Filed under Allium, Anthemis, Centaurea, Euphorbia, Lagurus, Lavatera, Medicago, Orobanche, Paronychia

8 responses to “Been there, dune that

  1. Lovely photos and lots of observations and information, even more than listening to you talk when we were there. I’m looking forward to following your patch with you, and to overhearing the comments of holiday passersby surprised that you are taking photos of dune plants rather than sunbathing!

  2. Oh, and PS, I’ll excuse one of your dreadful puns in the title….just this once!

  3. Great post! You are helping me to pay more attention to the possibilities of different ecosystems near each other. I would never have noticed any of this without you. That last allium picture is just stunning. I love your blog, and I’m nodding my head to the music as I write this.

    • Hello! I rather like the fact that these plants – which not only look wonderful at close quarters, but are doing a great job of holding the sand in the dunes rather than blowing into people’s yards and windows – are usually passed by as weeds. I must say that weeds are going up and up in my estimation, and I’m losing my reflex of thinking ‘that pavement looks uncared for’ and replacing it with ‘Go plants! Show ’em that Nature’s more powerful than asphalt!’ I hoped you’d like Jama Ko – and thought you’d be a Taj Mahal fan.

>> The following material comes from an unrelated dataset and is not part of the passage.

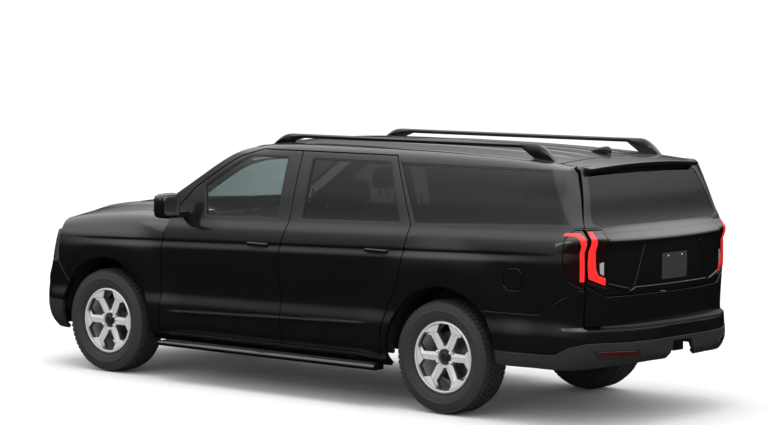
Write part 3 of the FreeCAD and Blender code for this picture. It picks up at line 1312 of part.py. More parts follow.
frame_side = v.frame_half + v.frame_width / 2 + v.seat_gap
front_span = (front_axle - 1.3 * v.arch_radius, front_axle + 1.3 * v.arch_radius)
rear_span = (rear_axle - 1.3 * v.arch_radius, rear_axle + 1.3 * v.arch_radius)
bumper_depth = v.nose_wall + 2 * v.shut_gap
front_panels = [wing_space(*front_span), side_wall(*front_span, -v.half_width, bumper_depth, wing_rows).common(
    prism_xz(grown(front_bumper_zone, half_gap), 0, 2 * outboard))]
rear_panels = [side_wall(*rear_span, -v.half_width, v.skin + v.seat_gap),
               side_wall(*rear_span, -v.half_width, bumper_depth).common(
                   prism_xz(grown(rear_bumper_zone, half_gap), 0, 2 * outboard))]
pair("front_liners", shape_object("front_liner", arch_liner(front_axle, frame_side, front_panels)))
pair("rear_liners", shape_object("rear_liner", arch_liner(rear_axle, v.cargo_half + v.seat_gap, rear_panels)))


# Chassis: two rails that rise over the rear axle, with cross members and outriggers
def frame_rail():
    top = v.frame_depth
    path = [(v.frame_front, v.frame_base), (v.kick_front, v.frame_base),
            (v.kick_front - v.kick_length, v.frame_kick), (v.kick_rear + v.kick_length, v.frame_kick),
            (v.kick_rear, v.frame_tail), (v.frame_rear, v.frame_tail)]
    return prism_xz(path + [(x, z + top) for x, z in reversed(path)], v.frame_half - v.frame_width / 2,
                    v.frame_half + v.frame_width / 2)


rail = shape_object("frame_rail", frame_rail())
members = [rail, mirror_of(rail, "frame_rail_mirror")]
quarter = c.frame_depth / 4
cross_places = [(c.frame_front - c.cross_width, c.frame_base), (c.engine_rear - c.cross_width * 2, c.frame_base),
                (c.row_first, c.frame_base), (c.kick_front + c.cross_width, c.frame_base),
                (c.kick_rear - c.cross_width, c.frame_tail), (c.frame_rear, c.frame_tail)]
for i, (x, base) in enumerate(cross_places):
    members.append(box(f"cross_member_{i}", x, -c.frame_half, base + quarter, c.cross_width, c.frame_half * 2,
                       c.frame_depth / 2 + quarter / 2))
mount_z = c.frame_base + quarter
for i, x in enumerate([c.floor_front - c.cross_width * 2, -c.cross_width / 2, c.kick_front + c.cross_width]):
    for y, pad in ((c.frame_half, c.outrigger_half - c.cross_width), (-c.outrigger_half, -c.outrigger_half)):
        members.append(box(f"outrigger_{len(members)}", x, y, mount_z, c.cross_width, c.outrigger_half - c.frame_half,
                           c.frame_depth / 2))
        members.append(box(f"body_mount_{len(members)}", x, pad, mount_z, c.cross_width, c.cross_width,
                           c.floor_height - c.seat_gap - mount_z))
cargo_z = c.frame_kick + c.frame_depth / 2
for y in (c.frame_half - c.frame_width / 2, -c.frame_half - c.frame_width / 2):
    members.append(box(f"cargo_mount_{len(members)}", c.kick_rear + c.kick_length, y, cargo_z, c.cross_width,
                       c.frame_width, c.cargo_height - c.seat_gap - cargo_z))
keep(fused("ladder_frame", members), "ladder_frame")


# Floor pan: cabin floor, step, cargo floor, firewall and the shelf under the cowl
def floor_pan():
    top = v.floor_height + v.floor_thick
    cabin = block(v.floor_step, v.floor_front, -v.floor_half, v.floor_half, v.floor_height, top)
    riser = block(v.floor_step - v.floor_thick, v.floor_step + v.floor_thick, -v.cargo_half, v.cargo_half,
                  v.floor_height, v.cargo_height + v.floor_thick)
    cargo = block(v.floor_rear, v.floor_step, -v.cargo_half, v.cargo_half, v.cargo_height,
                  v.cargo_height + v.floor_thick)
    firewall = block(v.floor_front - v.floor_thick, v.floor_front, -v.firewall_half, v.firewall_half,
                     v.floor_height, v.firewall_top + v.floor_thick)
    rear = v.floor_front - v.floor_thick
    front = [(screen_x(y, screen_low), y) for y in cowl_ys]
    shelf = prism_xy([(rear, -cowl_half)] + front + [(rear, cowl_half)], v.firewall_top,
                     cowl_top - v.cowl_depth - v.seat_gap)
    edge = side_wall(v.floor_step, v.floor_front, -v.half_width, v.door_thick + v.jamb_depth + v.seat_gap)
    cabin = cabin.cut([edge, mirrored(edge)])
    return main_solid(cabin.fuse([riser, cargo, firewall, shelf]))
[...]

  4. Marram grass and sea spurge are an Aussie dune renovators worst nightmare ;). The Paronychia argentea is lovely! I wish we had that problem rather than the first 2. It looks like it forms a thick mat that could be utilised for both dune renovation and for keeping moisture in the soil (ground cover benefits). As always your choice of music combined with the excellent content make this blog a little gem that shines out in a sea of mediocrite :). Have a great weekend and I am thinking about documenting the plants on our back block. It is amazing how more invested in an area you can feel when you put yourself down on a plants level.

    • Why the dune renovator’s worst nightmare? Do they replace more indigenous species? The Paronychia would only work on the landward side of the dunes, but it is striking – when magnified as here. It’s a small flower and looks uninteresting till you get close up. I wholeheartedly agree with your last sentence – it’s still surprising me how much the last years blogging is changing my outlook.

      • Here in Tasmania they have both taken over and are weed species. I guess their native predators are absent here and they just grow like topsy.